[Modeling code records]

---

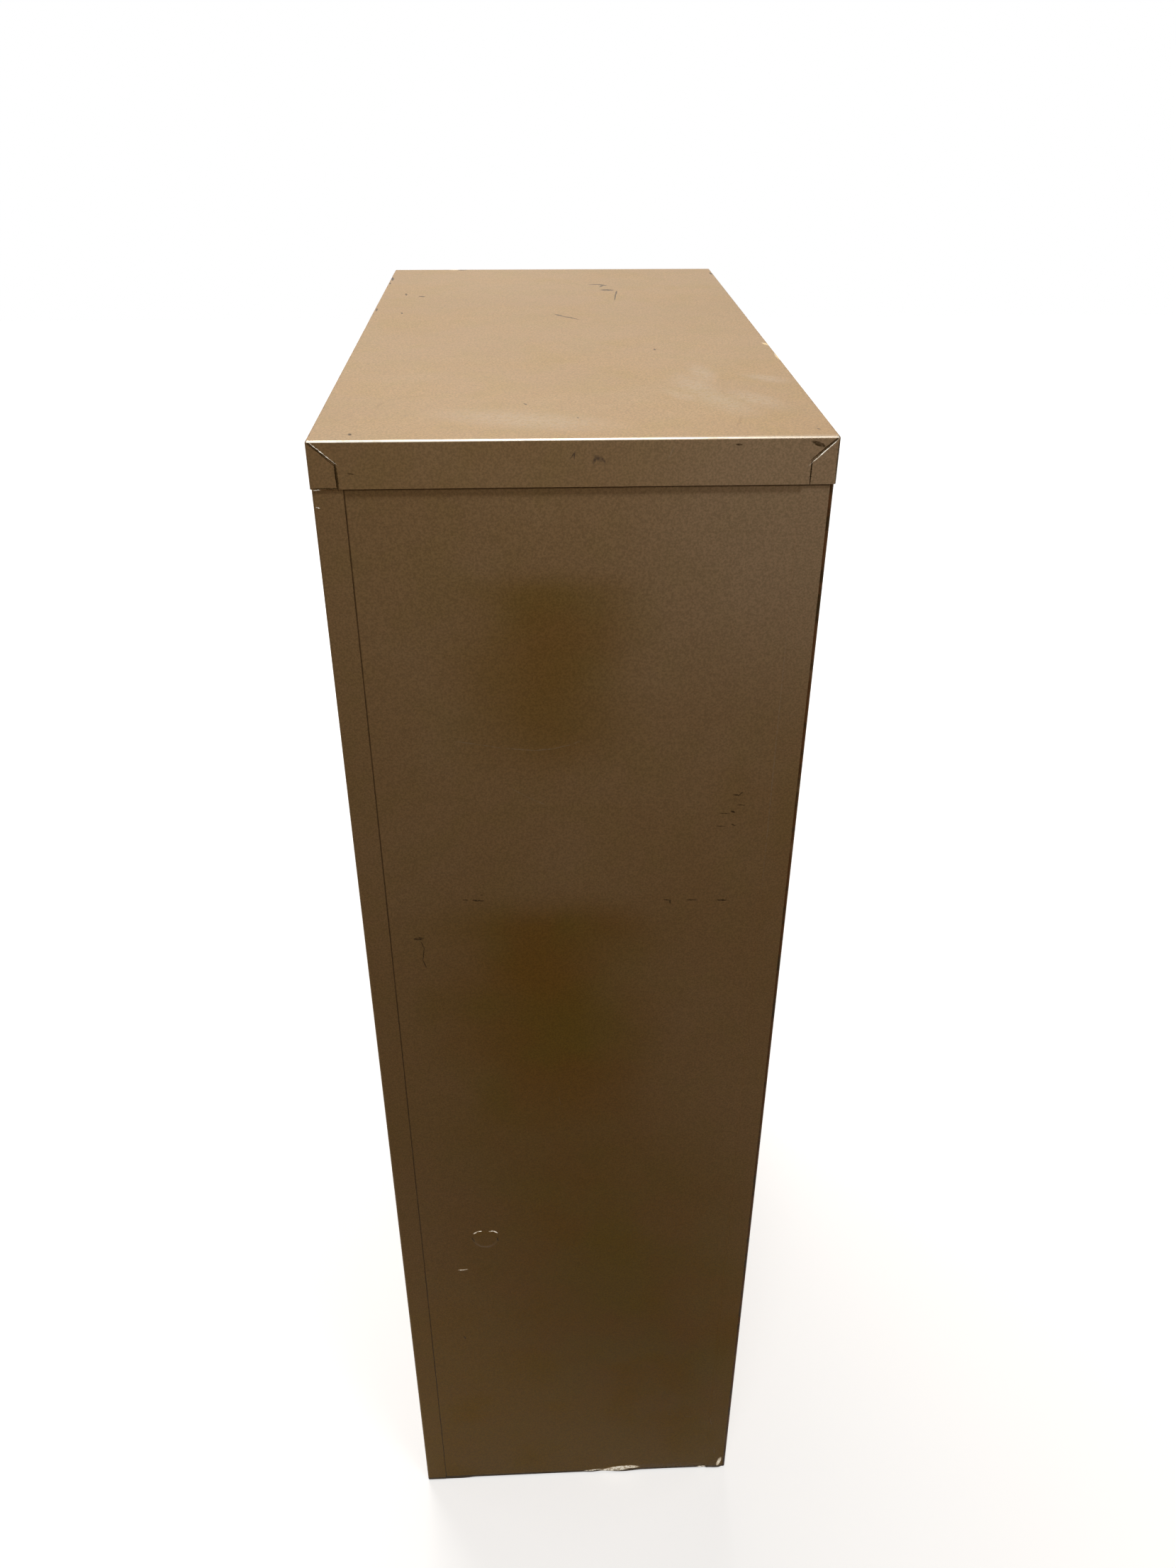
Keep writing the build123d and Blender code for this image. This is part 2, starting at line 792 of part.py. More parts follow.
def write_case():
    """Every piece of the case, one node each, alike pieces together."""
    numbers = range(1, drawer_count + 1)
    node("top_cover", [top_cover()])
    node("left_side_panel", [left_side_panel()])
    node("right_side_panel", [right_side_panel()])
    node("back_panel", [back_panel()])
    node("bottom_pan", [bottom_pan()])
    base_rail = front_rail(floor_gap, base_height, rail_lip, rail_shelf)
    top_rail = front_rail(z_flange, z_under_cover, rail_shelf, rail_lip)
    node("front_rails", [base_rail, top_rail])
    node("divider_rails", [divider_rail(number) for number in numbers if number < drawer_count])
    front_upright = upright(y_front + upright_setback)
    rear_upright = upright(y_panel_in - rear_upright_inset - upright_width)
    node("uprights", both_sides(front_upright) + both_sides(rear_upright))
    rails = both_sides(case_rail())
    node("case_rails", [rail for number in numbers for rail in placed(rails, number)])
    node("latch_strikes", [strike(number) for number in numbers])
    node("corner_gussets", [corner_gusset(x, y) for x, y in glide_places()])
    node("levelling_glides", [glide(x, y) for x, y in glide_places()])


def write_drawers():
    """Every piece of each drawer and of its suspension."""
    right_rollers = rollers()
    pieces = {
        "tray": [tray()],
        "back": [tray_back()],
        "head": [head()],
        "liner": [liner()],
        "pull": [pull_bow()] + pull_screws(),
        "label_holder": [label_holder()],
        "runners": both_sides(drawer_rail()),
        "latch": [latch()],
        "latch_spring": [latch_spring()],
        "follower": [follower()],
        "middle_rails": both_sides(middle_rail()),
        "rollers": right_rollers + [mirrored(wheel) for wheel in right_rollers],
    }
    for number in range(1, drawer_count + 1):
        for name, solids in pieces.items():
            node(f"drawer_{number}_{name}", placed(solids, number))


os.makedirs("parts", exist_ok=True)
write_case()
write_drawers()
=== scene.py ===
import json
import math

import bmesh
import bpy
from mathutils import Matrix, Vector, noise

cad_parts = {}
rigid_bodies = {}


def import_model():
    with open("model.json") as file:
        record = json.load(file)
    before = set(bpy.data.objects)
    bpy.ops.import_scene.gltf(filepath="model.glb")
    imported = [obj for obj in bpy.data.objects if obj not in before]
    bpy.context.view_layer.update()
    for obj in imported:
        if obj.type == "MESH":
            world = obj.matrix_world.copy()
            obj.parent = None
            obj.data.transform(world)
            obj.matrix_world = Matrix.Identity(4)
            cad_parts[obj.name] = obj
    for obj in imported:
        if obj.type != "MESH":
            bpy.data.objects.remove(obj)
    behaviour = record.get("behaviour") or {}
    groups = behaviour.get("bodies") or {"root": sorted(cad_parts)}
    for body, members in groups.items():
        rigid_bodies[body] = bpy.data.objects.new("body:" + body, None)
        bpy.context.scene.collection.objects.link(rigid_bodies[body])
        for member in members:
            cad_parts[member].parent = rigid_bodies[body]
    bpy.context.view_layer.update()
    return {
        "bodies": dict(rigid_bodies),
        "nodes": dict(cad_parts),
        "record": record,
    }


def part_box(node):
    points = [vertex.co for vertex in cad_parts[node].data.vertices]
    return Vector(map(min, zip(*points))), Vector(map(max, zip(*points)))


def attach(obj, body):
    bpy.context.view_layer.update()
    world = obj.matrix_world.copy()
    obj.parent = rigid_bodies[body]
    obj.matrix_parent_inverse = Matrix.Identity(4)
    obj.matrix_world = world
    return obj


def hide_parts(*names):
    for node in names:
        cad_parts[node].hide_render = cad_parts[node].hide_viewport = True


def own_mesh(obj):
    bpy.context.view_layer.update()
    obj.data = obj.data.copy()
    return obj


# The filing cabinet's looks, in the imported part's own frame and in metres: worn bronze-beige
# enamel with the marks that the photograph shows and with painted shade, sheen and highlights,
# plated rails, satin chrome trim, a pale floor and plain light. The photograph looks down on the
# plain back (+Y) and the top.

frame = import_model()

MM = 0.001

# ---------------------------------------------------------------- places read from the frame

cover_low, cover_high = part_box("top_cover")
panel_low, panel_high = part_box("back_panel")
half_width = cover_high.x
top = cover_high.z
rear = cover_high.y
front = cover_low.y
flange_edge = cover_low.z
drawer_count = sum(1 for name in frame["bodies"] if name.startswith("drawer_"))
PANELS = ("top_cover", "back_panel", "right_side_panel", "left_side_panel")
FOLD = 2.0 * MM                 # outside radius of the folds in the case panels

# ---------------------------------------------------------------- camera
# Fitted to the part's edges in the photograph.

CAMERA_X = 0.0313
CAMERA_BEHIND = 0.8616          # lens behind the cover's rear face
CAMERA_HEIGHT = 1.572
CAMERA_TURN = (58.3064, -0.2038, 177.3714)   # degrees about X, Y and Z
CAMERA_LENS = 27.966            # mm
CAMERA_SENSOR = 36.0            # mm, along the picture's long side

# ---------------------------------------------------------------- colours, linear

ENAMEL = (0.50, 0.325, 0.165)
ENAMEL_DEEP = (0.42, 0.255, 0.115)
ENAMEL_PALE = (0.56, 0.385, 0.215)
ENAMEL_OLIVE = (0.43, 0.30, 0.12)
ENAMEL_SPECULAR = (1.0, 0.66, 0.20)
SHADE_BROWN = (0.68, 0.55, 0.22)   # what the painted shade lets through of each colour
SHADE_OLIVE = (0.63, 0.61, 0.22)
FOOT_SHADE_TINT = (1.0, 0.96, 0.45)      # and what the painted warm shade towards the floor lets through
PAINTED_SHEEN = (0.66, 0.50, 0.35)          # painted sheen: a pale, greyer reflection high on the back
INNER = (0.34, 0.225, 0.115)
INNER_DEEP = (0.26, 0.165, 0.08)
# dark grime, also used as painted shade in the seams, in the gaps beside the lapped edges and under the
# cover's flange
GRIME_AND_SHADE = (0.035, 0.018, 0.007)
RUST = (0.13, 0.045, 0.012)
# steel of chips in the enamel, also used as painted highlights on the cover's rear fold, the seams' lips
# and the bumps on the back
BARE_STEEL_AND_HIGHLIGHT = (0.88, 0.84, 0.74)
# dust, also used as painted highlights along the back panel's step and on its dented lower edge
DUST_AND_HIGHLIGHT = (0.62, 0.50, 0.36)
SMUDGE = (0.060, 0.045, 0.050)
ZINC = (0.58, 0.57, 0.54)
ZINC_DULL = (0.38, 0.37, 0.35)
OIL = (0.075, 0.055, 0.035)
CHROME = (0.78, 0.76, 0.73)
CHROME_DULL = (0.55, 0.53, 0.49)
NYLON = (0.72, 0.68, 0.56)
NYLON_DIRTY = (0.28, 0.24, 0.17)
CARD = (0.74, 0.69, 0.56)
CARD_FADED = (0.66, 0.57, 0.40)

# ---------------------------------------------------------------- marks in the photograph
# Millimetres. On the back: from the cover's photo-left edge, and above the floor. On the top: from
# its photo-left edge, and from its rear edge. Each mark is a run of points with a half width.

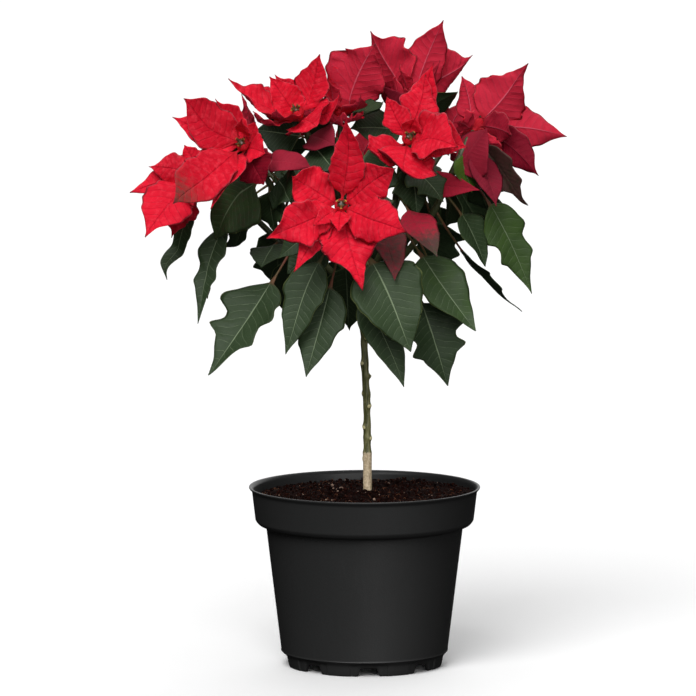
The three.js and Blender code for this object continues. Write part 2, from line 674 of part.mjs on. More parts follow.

---

What to work on | In the listing above, find the line containing "for number in range(1, drawer_count" and the line containing "cad_parts[obj.name] = obj", then quote both, plus every line between them, exactly as written.

Response |
    for number in range(1, drawer_count + 1):
        for name, solids in pieces.items():
            node(f"drawer_{number}_{name}", placed(solids, number))


os.makedirs("parts", exist_ok=True)
write_case()
write_drawers()
=== scene.py ===
import json
import math

import bmesh
import bpy
from mathutils import Matrix, Vector, noise

cad_parts = {}
rigid_bodies = {}


def import_model():
    with open("model.json") as file:
        record = json.load(file)
    before = set(bpy.data.objects)
    bpy.ops.import_scene.gltf(filepath="model.glb")
    imported = [obj for obj in bpy.data.objects if obj not in before]
    bpy.context.view_layer.update()
    for obj in imported:
        if obj.type == "MESH":
            world = obj.matrix_world.copy()
            obj.parent = None
            obj.data.transform(world)
            obj.matrix_world = Matrix.Identity(4)
            cad_parts[obj.name] = obj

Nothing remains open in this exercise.